A bancada de defesa de um dos réus, porém, se manifestou no sentido de que a advogada apenas fez gozo do instituto do aparte e da prerrogativa “pela ordem”, apresentando impugnações técnicas quanto a narrativa dos fatos exposta pelo promotor aos jurados. E que a exaltação entre membro do MP e advogada piorou quando o Douglas Chegury chamou expressamente a advogada de feia. Além disso, que o promotor reiterou as ofensas machistas ao afirmar que ele estaria falando a verdade e que “ela era desprovida de beleza”.

Na quarta vez que a ofensa pessoal foi reiterada pelo membro do parquet, foi solicitado ao juízo que desse voz de prisão ao promotor. “Mostrando descontrole emocional e agressividade, ele teria partido em direção ao advogado Matheus Pires e, ao berros, afirmado em tom ameaçador ‘me prende você então’, momento em que o advogado afirmou que não iria fazer isso, mas ia requerer ao juízo.

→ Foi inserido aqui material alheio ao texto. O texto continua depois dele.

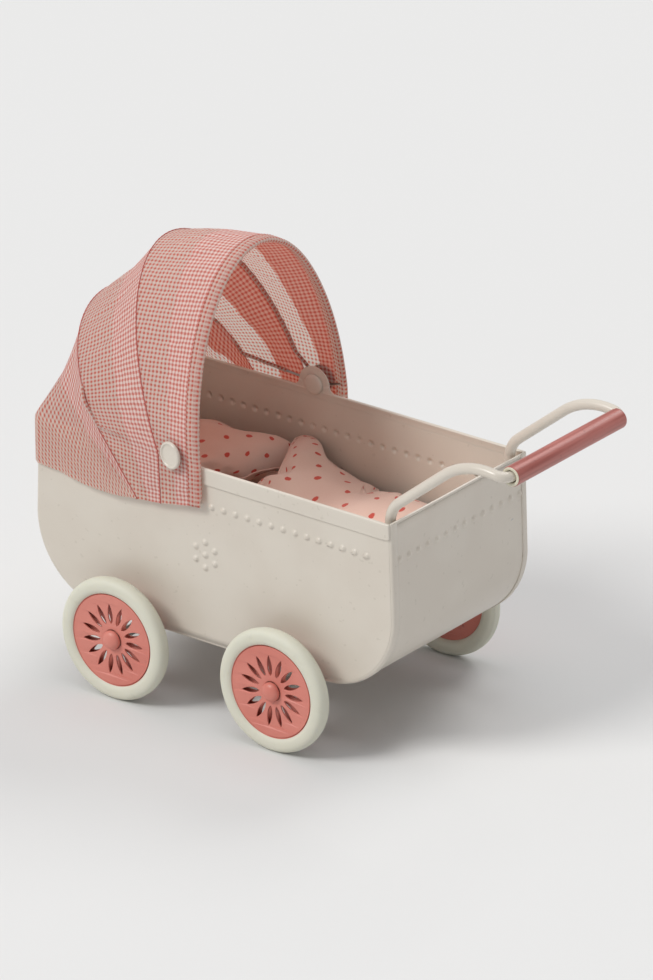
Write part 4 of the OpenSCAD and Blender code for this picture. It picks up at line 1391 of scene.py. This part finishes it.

Além de pedir a prisão, que não foi acatada, foi solicitado que o Conselho Nacional do MP seja oficiado para apurar a conduta do promotor, que teria dito que hoje, “se você chama o ministro do Supremo Tribunal Federal Alexandre Morais de feio, a gente vai preso”.

Repúdio

A Ordem dos Advogados do Brasil – Seção Goiás (OAB-GO), por meio de suas Comissões de Direitos e Prerrogativas e da Mulher Advogada, repudiou a conduta do promotor de Justiça. “Esta conduta viola a ética profissional e é inaceitável. Demonstramos solidariedade à advogada afetada e reafirmamos nosso compromisso com a defesa da dignidade e dos direitos de toda a advocacia, neste caso, especialmente da mulher advogada”, disse a nota divulgada no site da instituição.

A OAB-GO afirmou ainda que irá agir de modo a assegurar uma investigação criminal e administrativa adequada em relação ao ocorrido e a fomentar um ambiente jurídico de respeito e igualdade. “Reiteramos o empenho da Seccional Goiana em erradicar a discriminação e promover a igualdade de gênero na seara jurídica e na sociedade.”

A Associação Brasileira dos Advogados Criminalistas (Abracrim) também publicou nota de repúdio. Assinada pela Abracrim Nacional, pela Comissão Nacional da Mulher Advogada Criminalistas – Abracrim Mulher, pela Comissão Nacional do Tribunal do Júri da Abracrim e pela Abracrim DF, a associação reforçou que “tal atitude é inaceitável e fere não apenas a dignidade da profissional agredida, mas também a ética e o respeito que devem permear o exercício da advocacia e da justiça. Fere toda a advocacia, todas as mulheres advogadas, e de forma ampla, todas as mulheres”.

Para a Abracrim, é inadmissível que, em pleno século XXI, no mês de março, dedicado à luta pelos direitos das mulheres, “ainda tenhamos que presenciar episódios de desrespeito e discriminação de gênero em ambientes profissionais, especialmente no campo jurídico. O respeito à advocacia e às mulheres é um imperativo moral e legal, e é papel de todos lutarmos contra qualquer forma de violência ou desigualdade”.

MPGO

O Rota Jurídica pediu o posicionamento do MP de Goiás sobre o caso. A resposta foi de que “os fatos serão apurados pelos órgãos disciplinares competentes”.